Each of the points touched on above indicate that the popular culture’s fascination with images of the undead is a healthy, cathartic phenomenon that ultimately reflects a cultural desire to derive a greater meaning out of existence. This viewpoint justifies the fascination with the undead as a way of bringing about a cultural evolution that will bring about necessary change and transformation. If this is the case, then why would great philosophers such as Plato and Aristotle stand against the proliferation of the undead meme in popular culture? The answer to that question is at once simple and extremely complex. On a simple level, the answer is that both Plato and Aristotle would view the undead meme a s a sign of cultural vice rather than virtue. the complex answer involves taking a closer look at the two philosopher’s respective theories.

In regard to Aristotle, the first consideration to rule out is the idea that imaginary creature such as the undead could have any genuine existence. If a being fails to be verified as authentic through concrete physical evidence, then it is an aspect of fantasy and imagination and nothing more. Aristotle therefore would view any form of escapist entertainment as appealing not to the rational mind but to what he termed the “appetites.” The use of modern media for escapist fantasy, for Aristotle, would show a kind of decadent behavior that was, in the long run, self-serving and self-defeating.

According to Thomas C. Brickhouse in his article “Does Aristotle Have a Consistent Account of Vice?” the pursuit of appetites, for Aristotle, led to unending unfulfillment. Brickhouse writes that “Anyone who makes a practice of choosing activities that make his appetites great and strong is bound to experience discord as his appetites rise up and, ignoring reason’s wish that all pleasures be good pleasures” (Brickhouse). This is a tricky point of view because it shows that Aristotle did in fact value pleasure and happiness, but he failed to acknowledge escapist fantasy as a suitable method for attaining them. Instead, Aristotle argued that the pursuit of virtues was the correct way to attain happiness. The pursuit of virtue led to happiness because virtue was, itself, a good. The pursuit of escapism and fantasy, by contrast, constitutes a vice that is dangerous to the moral character because it encourages appetites to increase and increase until they can no longer be reasonable fulfilled, and the end-result is unhappiness. This kind of dynamic would seem to be at least partially supported in recent examples of video game addiction and in widely reported cases of escapist fantasy that have reportedly led to all manner of social violence and criminal behavior.

This kind of vision is very much in sympathy with what Plato might have thought and felt about the undead meme in popular culture. Although Plato’s philosophy allowed for the existence of the supernatural, his ethical framework is no more supportive of escapist fantasy than Aristotle’s. For example, in Plato’s estimation the supernatural world was made up of four different categories: prophetic, religious, poetic and erotic. Plato also proposed a separate “physics” for the natural world and the supernatural. While the perception of the world is determined as understanding the rules of nature and physics by both Plato and Aristotle, the focus on supernatural, divine and “Heavens” appears in Plato’s philosophy first. Creatures like God were attributed supernatural powers, just like werewolves and zombies. They are also human-like. Therefore, classical philosophy would have handled them as the realization of divine and supernatural. While Plato would have accepted the belief, the fascination with these creatures would not have been agreed on by either of the philosophers, as it does not represent the values of “virtue.”

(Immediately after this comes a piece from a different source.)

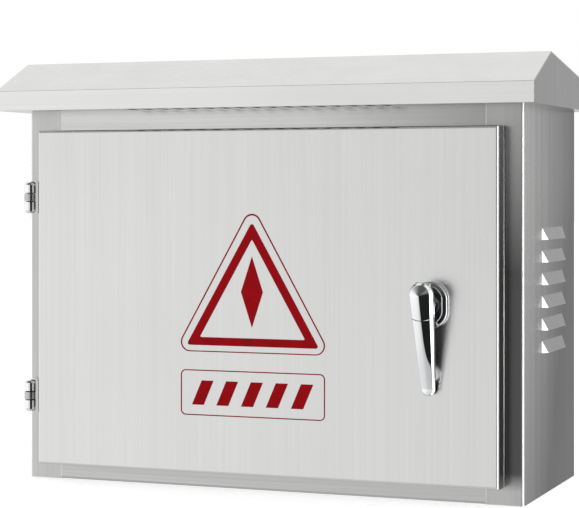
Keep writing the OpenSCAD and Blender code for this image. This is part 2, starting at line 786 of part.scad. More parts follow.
module lever_bumper() color(casing) difference() {
    rod_y(handle_x, bumper_z, bumper_r, crown_y, door_y - part_gap);
    lever_form();
    rod_y(handle_x, bumper_z, bumper_r + cut, crown_y - cut, tail_y - 6);
}

module latch_tongue() color(zinc) difference() {
    along_y(tongue_y, tongue_y + tongue_t) translate([handle_x, 0]) {
        circle(tongue_hub_r);
        rect(-tongue_w / 2, tongue_w / 2, 0, tongue_l - tongue_w / 2);
        translate([0, tongue_l - tongue_w / 2]) circle(tongue_w / 2);
    }
    square_y(square_w, tongue_y - cut, tongue_y + tongue_t + cut);
}

module latch_screw() color(zinc) {
    inner = tongue_y + tongue_t;
    rod_y(handle_x, 0, screw_head_r, inner, inner + screw_head_t, 6);
    rod_y(handle_x, 0, screw_r, inner - screw_l, inner);
}

// ---- equipment -----------------------------------------------------------------------------

module mounting_plate() color(zinc) difference() {
    union() {
        block([-plate_x, plate_face, -plate_z], [plate_x, plate_y, plate_z]);
        for (s = [0, 1]) mirror([0, 0, s])
            block([-plate_x, plate_y, plate_z - plate_t], [plate_x, plate_y + plate_hem, plate_z]);
    }
    four(plate_stud_x, plate_stud_z) rod_y(0, 0, plate_stud_r, plate_face - cut, plate_y + cut);
}

module plate_studs() color(zinc) four(plate_stud_x, plate_stud_z) {
    rod_y(0, 0, spacer_r, plate_y, -sheet);
    rod_y(0, 0, plate_stud_r, plate_face - plate_nut_t - 3, plate_y);
}

module plate_nuts() color(zinc) four(plate_stud_x, plate_stud_z) difference() {
    rod_y(0, 0, plate_nut_r, plate_face - plate_nut_t, plate_face, 6);
    rod_y(0, 0, plate_stud_r, plate_face - plate_nut_t - cut, plate_face + cut);
}

module din_rails() color(zinc) for (z = rail_zs)
    along_x(-rail_x, rail_x) translate([plate_face, z]) {
        rect(-rail_t, 0, -rail_rib / 2, rail_rib / 2);
        for (s = [0, 1]) mirror([0, s]) {
            rect(-rail_d, 0, rail_rib / 2 - rail_t, rail_rib / 2);
            rect(-rail_d, rail_t - rail_d, rail_rib / 2 - rail_t, rail_h / 2);
        }
    }

// a breaker's casing, w wide, with poles poles and a slot for its toggle
module breaker(x, w, poles) {
    x0 = x + device_gap;
    x1 = x + w - device_gap;
    pole_w = w / poles;
    color(casing) difference() {
        along_x(x0, x1) translate([rail_y, rail_zs[1]]) difference() {
            union() {
                rect(-shoulder_d, grip_d, -device_h / 2, device_h / 2);
                rect(-nose_d, -shoulder_d, -nose_h / 2, nose_h / 2);
            }
            rect(0, grip_d + cut, -rail_h / 2 - 0.2, rail_h / 2 + 0.2);
        }
        rod_x(drum_y, rail_zs[1], drum_r + part_gap, x0 + drum_wall, x1 - drum_wall);
        block([x0 + drum_wall, rail_y - nose_d - cut, rail_zs[1] - window_h / 2],
              [x1 - drum_wall, rail_y - nose_d + window_d, rail_zs[1] + window_h / 2]);
        rod_x(drum_y, rail_zs[1], axle_r + slip,
              x0 + drum_wall - axle_l - 0.2, x1 - drum_wall + axle_l + 0.2);
        for (i = [0:poles - 1], s = [-1, 1])
            rod_y(x + (i + 0.5) * pole_w, rail_zs[1] + s * terminal_dz, terminal_r,
                  rail_y - shoulder_d - cut, rail_y - shoulder_d + terminal_d);
    }
}

// a toggle turns in its casing on two stub axles
module toggle(x, w) color(dark) translate([0, drum_y, rail_zs[1]]) {
    x0 = x + device_gap + drum_wall + 0.2;
    x1 = x + w - device_gap - drum_wall - 0.2;
    rod_x(0, 0, drum_r, x0, x1);
    rod_x(0, 0, axle_r, x0 - axle_l, x1 + axle_l);
    rotate([-toggle_a, 0, 0])
        block([x0 + toggle_in, -toggle_r, -toggle_t / 2], [x1 - toggle_in, 0, toggle_t / 2]);
}

function branch_at(i) = branch_x + (i - 1) * module_w;

module comb_busbar() color("gray") {
    z1 = rail_zs[1] - device_h / 2;
    block([row_x + 2, comb_y - comb_d, z1 - tine_h - comb_h],
          [branch_at(branch_n + 1) - 2, comb_y, z1 - tine_h]);
    poles = concat([for (i = [0:2]) row_x + (i + 0.5) * module_w],
                   [for (i = [1:branch_n]) branch_at(i) + module_w / 2]);
    for (x = poles)
        block([x - tine_w / 2, comb_y - comb_d + 2, z1 - tine_h], [x + tine_w / 2, comb_y - 2, z1]);
}

module terminal_blocks() color("darkgray") for (i = [0:block_n - 1]) {
    x = (i - block_n / 2) * block_w;
    difference() {
        along_x(x + 0.1, x + block_w - 0.1) translate([rail_y, rail_zs[0]])
            polygon([[grip_d, -block_h / 2], [grip_d, -rail_h / 2 - 0.2], [0, -rail_h / 2 - 0.2],
                     [0, rail_h / 2 + 0.2], [grip_d, rail_h / 2 + 0.2], [grip_d, block_h / 2],
                     [block_slope - block_d, block_h / 2], [-block_d, block_h / 2 - block_slope],
                     [-block_d, block_slope - block_h / 2], [block_slope - block_d, -block_h / 2]]);
        for (s = [-1, 1])
            rod_y(x + block_w / 2, rail_zs[0] + s * block_hole_dz, block_hole_r,
                  rail_y - block_d - cut, rail_y - block_d + block_hole_d);
    }
}

bar_y = plate_face - bar_off;            // rear face of the terminal bars

function bar_hole(i) = bar_l * (i + 0.5) / bar_n;

// a terminal bar with wire holes up through it and a screw hole to each
module terminal_bar(x) color(brass) difference() {
    block([x, bar_y - bar_d, bar_z - bar_h / 2], [x + bar_l, bar_y, bar_z + bar_h / 2]);
    for (i = [0:bar_n - 1]) {
        rod_z(x + bar_hole(i), bar_y - bar_d / 2, wire_r, bar_z - bar_h, bar_z + bar_h);
        rod_y(x + bar_hole(i), bar_z, bar_screw_r, bar_y - bar_d - cut, bar_y - bar_d / 2);
    }
}

module neutral_bar() terminal_bar(bar_x);

module earth_bar() {
    x0 = -bar_x - bar_l;
    terminal_bar(x0);
    color(brass) for (x = [x0, -bar_x - bar_foot])
        block([x, bar_y, bar_z - bar_h / 2], [x + bar_foot, plate_face, bar_z + bar_h / 2]);
}

module neutral_insulators() color(dark) for (x = [bar_x, bar_x + bar_l - insulator_w])
    block([x, bar_y, bar_z - bar_h / 2], [x + insulator_w, plate_face, bar_z + bar_h / 2]);

module bar_screws() color(zinc) for (x = [bar_x, -bar_x - bar_l], i = [0:bar_n - 1])
    translate([x + bar_hole(i), bar_y - bar_d, bar_z]) difference() {
        union() {
            rod_y(0, 0, bar_head_r, -bar_head_t, 0);
            rod_y(0, 0, bar_screw_r, 0, bar_screw_l);
        }
        block([-bar_head_r, -bar_head_t - cut, -bar_slot_w / 2],
              [bar_head_r, bar_slot_d - bar_head_t, bar_slot_w / 2]);
    }

// ---- parts ---------------------------------------------------------------------------------

rear_panel();
left_side_panel();
right_side_panel();
top_panel();
bottom_panel();
gland_plate();
gland_plate_screws();
grommet(-grommet_x);  // supply_grommet
grommet(grommet_x);  // outgoing_grommet
hood_roof();
hood_left_gable();
hood_right_gable();
hood_soffit();
hood_ribs();
hood_screws();
door_panel();
door_seal();
door_stiffeners();
warning_triangle();
warning_lozenge();
warning_plate();
frame_leaf(hinge_zs[1]);  // upper_hinge_frame_leaf
door_leaf(hinge_zs[1]);  // upper_hinge_door_leaf
hinge_pin(hinge_zs[1]);  // upper_hinge_pin
frame_leaf(hinge_zs[0]);  // lower_hinge_frame_leaf
door_leaf(hinge_zs[0]);  // lower_hinge_door_leaf
hinge_pin(hinge_zs[0]);  // lower_hinge_pin
hinge_frame_nuts();
hinge_door_nuts();
handle_base();
handle_washer();
handle_nut();
handle_spindle();
handle_lever();
lock_cover();
lock_cover_pin();
lock_cylinder();
lever_bumper();
latch_tongue();
latch_screw();
mounting_plate();
plate_studs();
plate_nuts();
din_rails();
breaker(row_x, main_w, 3);  // main_breaker
toggle(row_x, main_w);  // main_toggle
comb_busbar();
terminal_blocks();
neutral_bar();
neutral_insulators();
earth_bar();
bar_screws();
for (i = [1:branch_n])
    breaker(branch_at(i), module_w, 1);
for (i = [1:branch_n])
    toggle(branch_at(i), module_w);
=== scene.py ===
"""Dresses a wall-mounted switchboard cabinet: finishes, handle, small fittings and the studio."""

import json
import math

import bmesh
import bpy
from bpy.props import FloatProperty, FloatVectorProperty, IntProperty, PointerProperty
from mathutils import Matrix, Vector

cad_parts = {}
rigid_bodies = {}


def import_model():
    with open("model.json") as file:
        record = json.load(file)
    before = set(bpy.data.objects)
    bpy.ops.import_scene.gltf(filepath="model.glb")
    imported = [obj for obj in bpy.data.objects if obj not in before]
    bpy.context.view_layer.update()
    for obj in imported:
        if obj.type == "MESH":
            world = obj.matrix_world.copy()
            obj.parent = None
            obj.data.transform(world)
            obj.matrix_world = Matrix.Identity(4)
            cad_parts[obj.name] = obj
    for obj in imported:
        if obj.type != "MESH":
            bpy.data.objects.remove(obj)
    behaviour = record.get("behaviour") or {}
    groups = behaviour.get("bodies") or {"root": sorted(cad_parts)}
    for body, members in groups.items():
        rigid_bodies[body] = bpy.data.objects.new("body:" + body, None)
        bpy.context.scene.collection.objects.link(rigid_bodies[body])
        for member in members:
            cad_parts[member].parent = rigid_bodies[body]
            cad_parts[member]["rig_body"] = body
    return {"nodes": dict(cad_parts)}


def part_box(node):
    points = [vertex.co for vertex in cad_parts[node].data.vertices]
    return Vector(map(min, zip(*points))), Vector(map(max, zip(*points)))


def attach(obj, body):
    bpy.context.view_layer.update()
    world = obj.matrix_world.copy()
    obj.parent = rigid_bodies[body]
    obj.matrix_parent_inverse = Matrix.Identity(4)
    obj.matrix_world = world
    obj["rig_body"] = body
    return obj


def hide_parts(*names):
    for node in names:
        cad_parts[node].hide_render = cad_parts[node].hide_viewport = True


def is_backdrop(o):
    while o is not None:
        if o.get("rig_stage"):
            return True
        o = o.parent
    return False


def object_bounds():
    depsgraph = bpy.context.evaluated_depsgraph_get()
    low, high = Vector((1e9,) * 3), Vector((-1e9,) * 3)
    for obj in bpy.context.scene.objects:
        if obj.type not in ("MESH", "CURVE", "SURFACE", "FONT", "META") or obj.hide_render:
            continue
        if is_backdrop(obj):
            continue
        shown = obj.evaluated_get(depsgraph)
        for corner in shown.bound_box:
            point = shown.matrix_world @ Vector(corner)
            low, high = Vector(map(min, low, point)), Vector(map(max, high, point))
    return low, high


bl_info = {
    "name": "Switchboard Cabinet",
    "version": (1, 0, 0),
    "blender": (4, 5, 0),
    "location": "3D View > Sidebar > Cabinet",
    "description": "Finishes, handle, fittings and studio for a wall-mounted switchboard cabinet",
    "category": "Object",
}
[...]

The preceding line of reasoning may appear to be difficult to follow, but it is, in fact, quite easy to understand once Plato’s position on the difference between truth and poetry is made clear. For Plato, philosophy stood as humanity’s search fortruth whereas poetry and all fiction stood as a way to persuade. As Julia Annas points out in Plato: A Very Short Introduction (2003), Plato saw the relationship between truth and poetry as being antagonistic: “There has always been hostility, he says at the end of the Republic, between philosophy and poetry … Philosophy aims only at the truth, not at mere persuasion regardless of truth, which is a dubious enterprise in both its intentions and its methods.” (Annas 25). It is the purpose of fiction to persuade the reader that they are seeing truth when they are, in reality, seeing only an illusion.

However, virtue arises only from rationality. In Plato’s estimation, “virtue brings about goodness in other things with no goodness of their own, by bringing the right kind of direction and order to one’s life where those things are concerned.” (Russell 153). The key words in that statement are “right” and “order.” The seemingly simple statement masks an entire ontology and set of ethical principles. what Plato is saying is that virtue arises from understanding the way that things work in the real world according to human rationality and that behavior follows through on what can be rationally determined to be morally and ethically right. The influence of the undead meme in popular culture can therefore only be regarded as a distraction from understanding the real world and as a way of avoiding rationality in favor of escapist fantasy.

The preceding discussion has shown that both Aristotle and Plato would view the modern preoccupation with werewolves, vampires, and zombies as a vice. For Aristotle the longing for escapism is an indication of a weak moral character and for Plato, the proliferation of the undead meme shows fiction’s inherent threat to truth. In either case, the defenders of the popular meme in the twenty-first century would have little rebuttal to these claims. instead, they acknowledge that the meme is an escapist fantasy but argue that such a fantasy is a cultural catharsis that in the long run exerts a positive influence over society.

Works Cited

Annas, Julia. Plato: A Very Short Introduction. Oxford, England: Oxford UP, 2003.

Brickhouse, Thomas C. “Does Aristotle Have a Consistent Account of Vice?” The Review of Metaphysics 57.1 (2003): 3+.

Greene, Richard, and K. Silem Mohammad, eds. The Undead and Philosophy: Chicken Soup for the Soulless. Chicago: Open Court, 2006. Popular Culture and Philosophy.

Russell, Daniel. Plato on Pleasure and the Good Life. Oxford, England: Oxford UP, 2005.